CHALLENGE. Find and copy lines holding "FreeCAD".

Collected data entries
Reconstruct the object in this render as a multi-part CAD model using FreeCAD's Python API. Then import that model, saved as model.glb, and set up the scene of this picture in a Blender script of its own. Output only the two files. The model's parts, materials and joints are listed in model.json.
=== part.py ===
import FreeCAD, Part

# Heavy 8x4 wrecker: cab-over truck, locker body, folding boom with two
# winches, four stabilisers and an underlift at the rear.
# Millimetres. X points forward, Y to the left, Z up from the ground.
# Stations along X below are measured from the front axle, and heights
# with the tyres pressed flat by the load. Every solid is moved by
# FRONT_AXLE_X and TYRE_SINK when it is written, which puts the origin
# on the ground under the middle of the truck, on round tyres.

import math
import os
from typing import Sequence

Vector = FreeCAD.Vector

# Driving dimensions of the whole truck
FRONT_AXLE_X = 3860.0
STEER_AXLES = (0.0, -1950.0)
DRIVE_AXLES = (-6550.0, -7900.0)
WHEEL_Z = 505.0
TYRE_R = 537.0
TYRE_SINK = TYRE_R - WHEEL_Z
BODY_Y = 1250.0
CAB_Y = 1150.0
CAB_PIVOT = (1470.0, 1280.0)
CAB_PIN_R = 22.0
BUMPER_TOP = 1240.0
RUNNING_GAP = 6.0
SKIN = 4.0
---
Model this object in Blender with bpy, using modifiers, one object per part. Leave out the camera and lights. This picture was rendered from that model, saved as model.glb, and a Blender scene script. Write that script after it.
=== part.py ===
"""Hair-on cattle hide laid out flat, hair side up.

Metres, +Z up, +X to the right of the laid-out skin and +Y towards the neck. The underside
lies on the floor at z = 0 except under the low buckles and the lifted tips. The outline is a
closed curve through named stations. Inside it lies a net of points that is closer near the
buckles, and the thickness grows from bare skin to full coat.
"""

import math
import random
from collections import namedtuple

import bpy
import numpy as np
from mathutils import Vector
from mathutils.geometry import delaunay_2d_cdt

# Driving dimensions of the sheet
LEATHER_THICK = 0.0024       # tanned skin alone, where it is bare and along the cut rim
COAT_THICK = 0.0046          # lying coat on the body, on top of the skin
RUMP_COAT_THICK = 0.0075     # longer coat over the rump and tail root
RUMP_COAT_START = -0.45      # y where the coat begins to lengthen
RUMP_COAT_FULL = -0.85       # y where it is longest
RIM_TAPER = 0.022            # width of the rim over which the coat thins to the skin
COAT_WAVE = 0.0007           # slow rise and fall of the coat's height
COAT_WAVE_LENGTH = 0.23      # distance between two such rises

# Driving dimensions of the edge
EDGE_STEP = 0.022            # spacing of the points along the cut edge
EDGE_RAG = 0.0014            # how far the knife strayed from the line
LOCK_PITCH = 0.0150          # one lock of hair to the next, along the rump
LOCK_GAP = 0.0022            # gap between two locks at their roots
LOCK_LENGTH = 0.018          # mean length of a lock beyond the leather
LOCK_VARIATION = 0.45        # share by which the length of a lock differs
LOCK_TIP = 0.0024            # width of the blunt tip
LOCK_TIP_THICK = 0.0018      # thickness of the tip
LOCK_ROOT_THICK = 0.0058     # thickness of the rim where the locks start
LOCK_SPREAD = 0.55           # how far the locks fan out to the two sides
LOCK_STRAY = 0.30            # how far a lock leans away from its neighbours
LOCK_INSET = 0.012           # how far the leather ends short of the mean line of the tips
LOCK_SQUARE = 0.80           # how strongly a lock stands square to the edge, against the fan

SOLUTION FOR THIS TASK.
Reconstruct the object in this render as a multi-part CAD model using FreeCAD's Python API. Then import that model, saved as model.glb, and set up the scene of this picture in a Blender script of its own. Output only the two files. The model's parts, materials and joints are listed in model.json.
import FreeCAD, Part
Vector = FreeCAD.Vector